Pick out every line in the data below that holds "this".
....
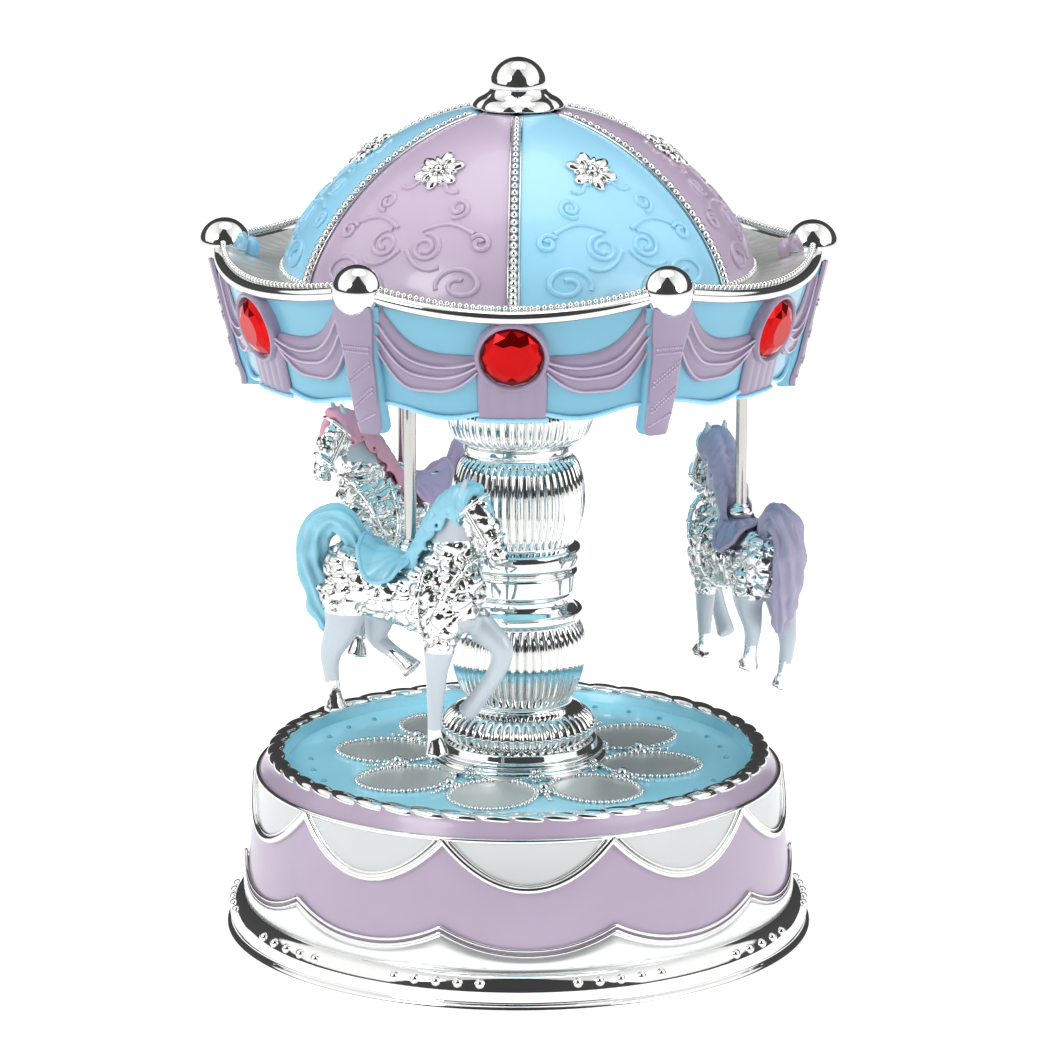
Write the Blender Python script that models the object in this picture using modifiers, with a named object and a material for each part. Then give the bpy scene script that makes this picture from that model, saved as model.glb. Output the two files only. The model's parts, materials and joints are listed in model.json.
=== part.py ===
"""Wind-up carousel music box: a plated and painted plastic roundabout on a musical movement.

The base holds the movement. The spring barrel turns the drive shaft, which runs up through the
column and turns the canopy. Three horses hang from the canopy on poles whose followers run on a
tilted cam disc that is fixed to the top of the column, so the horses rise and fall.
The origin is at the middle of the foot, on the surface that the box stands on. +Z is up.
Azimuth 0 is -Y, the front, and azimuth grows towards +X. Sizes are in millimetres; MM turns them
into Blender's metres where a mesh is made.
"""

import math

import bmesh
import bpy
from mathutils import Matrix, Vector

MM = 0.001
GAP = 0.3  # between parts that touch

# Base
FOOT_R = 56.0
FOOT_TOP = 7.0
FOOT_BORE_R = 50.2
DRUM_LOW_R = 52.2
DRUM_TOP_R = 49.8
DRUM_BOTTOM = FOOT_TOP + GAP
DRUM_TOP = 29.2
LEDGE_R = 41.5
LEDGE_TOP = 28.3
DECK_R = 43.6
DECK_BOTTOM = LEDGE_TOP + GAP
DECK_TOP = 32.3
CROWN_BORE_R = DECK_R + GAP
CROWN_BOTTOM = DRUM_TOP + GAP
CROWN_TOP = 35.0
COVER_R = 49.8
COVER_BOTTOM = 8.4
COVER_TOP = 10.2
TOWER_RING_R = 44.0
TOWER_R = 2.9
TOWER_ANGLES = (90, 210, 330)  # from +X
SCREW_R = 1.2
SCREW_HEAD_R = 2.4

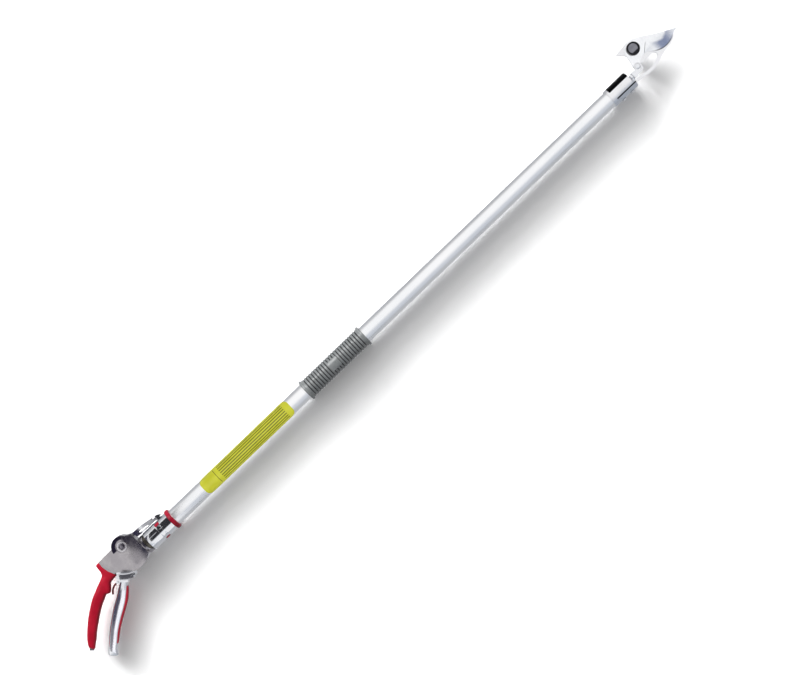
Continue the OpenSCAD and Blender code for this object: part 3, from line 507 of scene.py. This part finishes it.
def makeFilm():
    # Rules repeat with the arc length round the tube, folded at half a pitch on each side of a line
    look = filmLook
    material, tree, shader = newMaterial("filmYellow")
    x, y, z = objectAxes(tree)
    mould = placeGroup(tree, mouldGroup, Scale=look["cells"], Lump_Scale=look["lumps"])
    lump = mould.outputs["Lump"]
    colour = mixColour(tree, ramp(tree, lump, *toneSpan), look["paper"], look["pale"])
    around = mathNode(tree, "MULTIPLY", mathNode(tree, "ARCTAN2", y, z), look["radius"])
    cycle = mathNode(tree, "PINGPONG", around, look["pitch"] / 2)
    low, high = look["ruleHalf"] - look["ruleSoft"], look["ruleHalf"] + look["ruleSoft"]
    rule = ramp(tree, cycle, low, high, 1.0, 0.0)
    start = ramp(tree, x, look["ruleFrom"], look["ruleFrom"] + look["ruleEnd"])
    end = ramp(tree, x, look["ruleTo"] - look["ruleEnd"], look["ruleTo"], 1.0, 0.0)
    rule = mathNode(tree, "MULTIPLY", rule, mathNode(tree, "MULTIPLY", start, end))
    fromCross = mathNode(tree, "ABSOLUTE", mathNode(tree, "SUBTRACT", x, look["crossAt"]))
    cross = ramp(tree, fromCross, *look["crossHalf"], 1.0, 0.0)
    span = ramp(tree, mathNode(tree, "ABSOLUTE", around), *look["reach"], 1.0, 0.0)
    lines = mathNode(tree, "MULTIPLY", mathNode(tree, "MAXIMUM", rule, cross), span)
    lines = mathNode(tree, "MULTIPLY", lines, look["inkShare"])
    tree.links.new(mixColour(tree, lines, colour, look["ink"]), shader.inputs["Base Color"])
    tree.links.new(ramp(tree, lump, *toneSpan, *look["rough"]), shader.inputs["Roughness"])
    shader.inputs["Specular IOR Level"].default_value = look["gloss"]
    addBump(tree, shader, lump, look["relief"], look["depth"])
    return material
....
## EXERCISE OUTPUT:
Write the Blender Python script that models the object in this picture using modifiers, with a named object and a material for each part. Then give the bpy scene script that makes this picture from that model, saved as model.glb. Output the two files only. The model's parts, materials and joints are listed in model.json.
Continue the OpenSCAD and Blender code for this object: part 3, from line 507 of scene.py. This part finishes it.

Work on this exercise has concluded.